Give the listing below again in full, exactly as written.

_Information supplied_.
☆ ☆ ☆ ☆ ☆ ☆ ☆

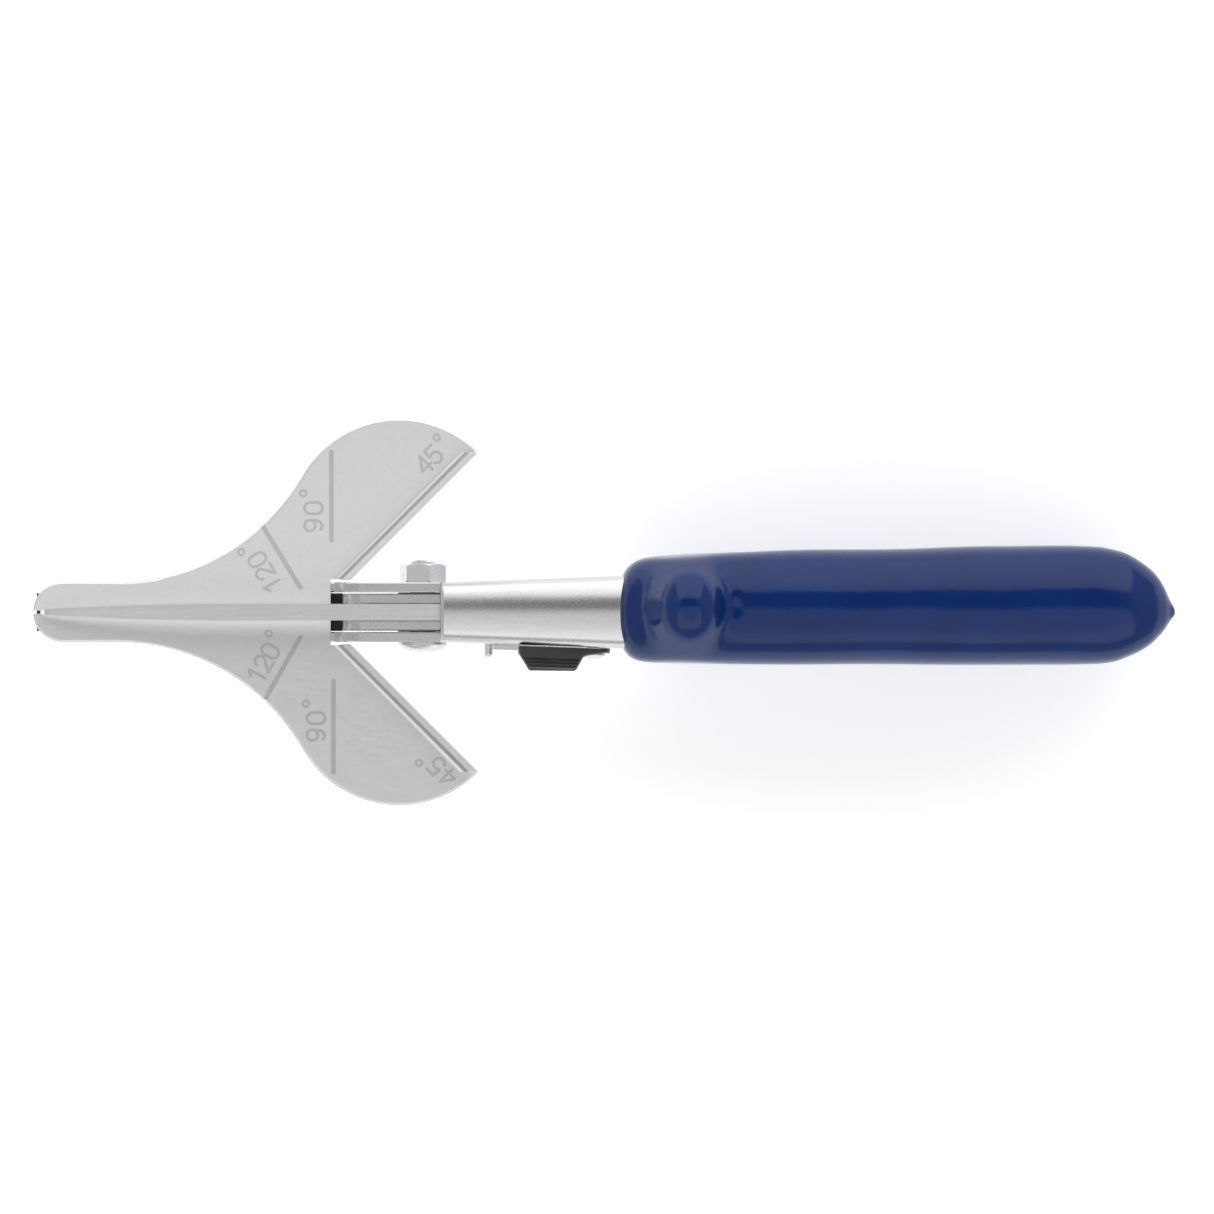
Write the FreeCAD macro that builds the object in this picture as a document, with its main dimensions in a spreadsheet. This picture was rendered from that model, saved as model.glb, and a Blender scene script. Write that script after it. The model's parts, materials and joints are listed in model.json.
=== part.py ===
"""Mitre shears: a V-ground blade that cuts down on a two-winged angle table, with pressed steel handles.

The tool is drawn about its main pivot, with +X from the nose to the handles, +Y to the left wing and
+Z up, and every sub-part is then moved by one placement, so that the origin lies under the middle of
the closed tool, on the surface that it stands on.  All lengths are millimetres.
"""

import FreeCAD, Part
import math
import os
from types import SimpleNamespace

import Sketcher
from FreeCAD import Placement, Rotation, Vector

SIZES = {
    # where the main pivot lies
    "centre_x": 34.7,
    "pivot_rise": 29.0,
    # angle table
    "nose_x": 70.2,
    "nose_radius": 5.85,
    "slot_width": 0.6,
    "plate_thickness": 1.2,
    "table_level": -1.5,
    "table_rise": 2.8,
    "neck_x": 59.7,
    "hollow_radius": 42.0,
    "lobe_x": 4.5,
    "lobe_y": 15.9,
    "notch_x": 18.0,
    "notch_y": 6.4,
    "fence_line": 20.4,
    "fence_tip_x": 10.8,
    "fence_height": 4.2,
    "bend_radius": 1.4,
    "rim_radius": 0.45,
    "mark_depth": 0.12,
    "mark_stroke": 0.55,
    # upper handle: an outer channel of sheet steel
    "upper_sheet": 2.0,
    "ear_outer": 5.85,
    "web_front": 3.5,
    "ear_front": 17.2,
    "ear_top": 5.2,
    "wall_bottom": -5.5,
    "rail_front": 68.0,
    "rail_top": -2.56,
    # lower handle: an inner channel
    "lower_sheet": 1.8,
    "lower_outer": 3.4,
    "lower_front": 15.2,
    # main pivot
    "bolt_radius": 2.5,
    "bore_radius": 2.55,
    "head_radius": 4.75,
    "head_height": 1.85,
    "nut_flats": 8.0,
    "nut_height": 3.6,
    "bolt_end": 10.1,
    # blade
    "blade_thickness": 3.2,
    "bevel_height": 9.0,
    "edge_level": -2.6,
    # anvil
    "anvil_width": 7.4,
    "anvil_height": 3.6,
    "anvil_front": 75.4,
    "anvil_rear": 22.0,
    "heel_rear": 15.8,
    "heel_top": -5.1,
    "dowel_radius": 1.25,
    # lock
    "lock_x": 33.2,
    "lock_z": 6.0,
    "lock_swing": 8.0,
    "catch_x": 12.7,
    "catch_z": -7.2,
    "catch_radius": 0.9,
    "catch_reach": 8.8,
    "lock_sheet": 1.0,
    "rivet_radius": 1.2,
    # opening spring
    "spring_x": 30.0,
    "spring_radius": 2.75,
    "spring_wire": 0.9,
    "spring_half": 10.2,
    "spring_turns": 7.0,
    # grips
    "channel_end": 134.0,
    "grip_front": 38.4,
    "grip_end": 145.4,
    "horn_x": 51.7,
    "horn_radius": 5.6,
}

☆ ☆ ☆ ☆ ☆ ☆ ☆

_Response to this task_.
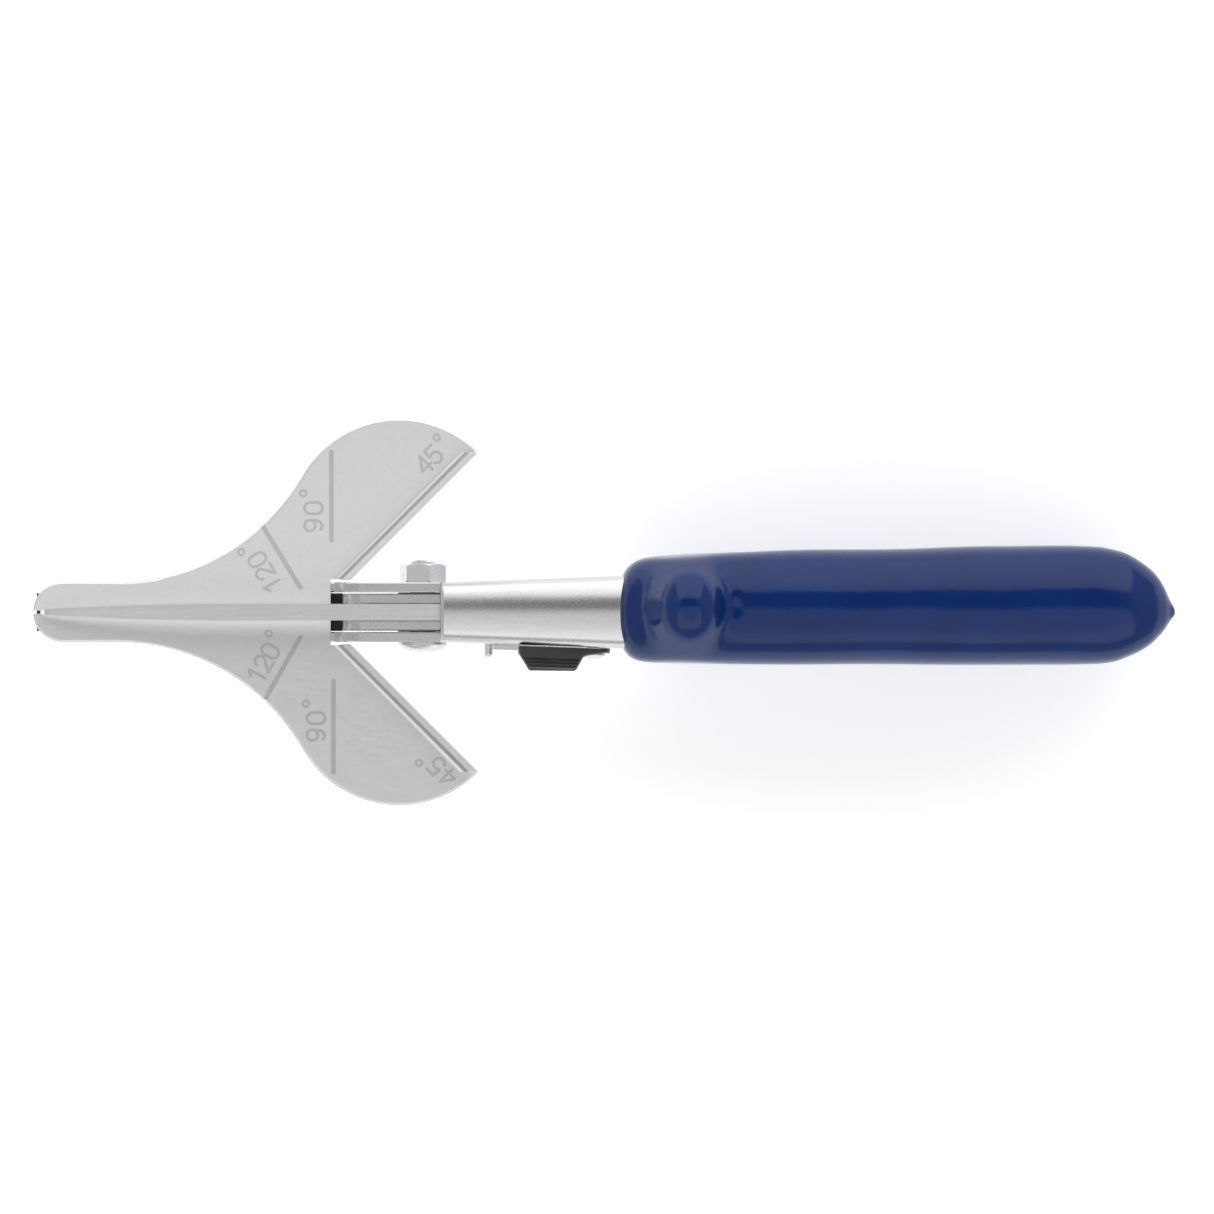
Write the FreeCAD macro that builds the object in this picture as a document, with its main dimensions in a spreadsheet. This picture was rendered from that model, saved as model.glb, and a Blender scene script. Write that script after it. The model's parts, materials and joints are listed in model.json.
=== part.py ===
"""Mitre shears: a V-ground blade that cuts down on a two-winged angle table, with pressed steel handles.

The tool is drawn about its main pivot, with +X from the nose to the handles, +Y to the left wing and
+Z up, and every sub-part is then moved by one placement, so that the origin lies under the middle of
the closed tool, on the surface that it stands on.  All lengths are millimetres.
"""

import FreeCAD, Part
import math
import os
from types import SimpleNamespace

import Sketcher
from FreeCAD import Placement, Rotation, Vector

SIZES = {
    # where the main pivot lies
    "centre_x": 34.7,
    "pivot_rise": 29.0,
    # angle table
    "nose_x": 70.2,
    "nose_radius": 5.85,
    "slot_width": 0.6,
    "plate_thickness": 1.2,
    "table_level": -1.5,
    "table_rise": 2.8,
    "neck_x": 59.7,
    "hollow_radius": 42.0,
    "lobe_x": 4.5,
    "lobe_y": 15.9,
    "notch_x": 18.0,
    "notch_y": 6.4,
    "fence_line": 20.4,
    "fence_tip_x": 10.8,
    "fence_height": 4.2,
    "bend_radius": 1.4,
    "rim_radius": 0.45,
    "mark_depth": 0.12,
    "mark_stroke": 0.55,
    # upper handle: an outer channel of sheet steel
    "upper_sheet": 2.0,
    "ear_outer": 5.85,
    "web_front": 3.5,
    "ear_front": 17.2,
    "ear_top": 5.2,
    "wall_bottom": -5.5,
    "rail_front": 68.0,
    "rail_top": -2.56,
    # lower handle: an inner channel
    "lower_sheet": 1.8,
    "lower_outer": 3.4,
    "lower_front": 15.2,
    # main pivot
    "bolt_radius": 2.5,
    "bore_radius": 2.55,
    "head_radius": 4.75,
    "head_height": 1.85,
    "nut_flats": 8.0,
    "nut_height": 3.6,
    "bolt_end": 10.1,
    # blade
    "blade_thickness": 3.2,
    "bevel_height": 9.0,
    "edge_level": -2.6,
    # anvil
    "anvil_width": 7.4,
    "anvil_height": 3.6,
    "anvil_front": 75.4,
    "anvil_rear": 22.0,
    "heel_rear": 15.8,
    "heel_top": -5.1,
    "dowel_radius": 1.25,
    # lock
    "lock_x": 33.2,
    "lock_z": 6.0,
    "lock_swing": 8.0,
    "catch_x": 12.7,
    "catch_z": -7.2,
    "catch_radius": 0.9,
    "catch_reach": 8.8,
    "lock_sheet": 1.0,
    "rivet_radius": 1.2,
    # opening spring
    "spring_x": 30.0,
    "spring_radius": 2.75,
    "spring_wire": 0.9,
    "spring_half": 10.2,
    "spring_turns": 7.0,
    # grips
    "channel_end": 134.0,
    "grip_front": 38.4,
    "grip_end": 145.4,
    "horn_x": 51.7,
    "horn_radius": 5.6,
}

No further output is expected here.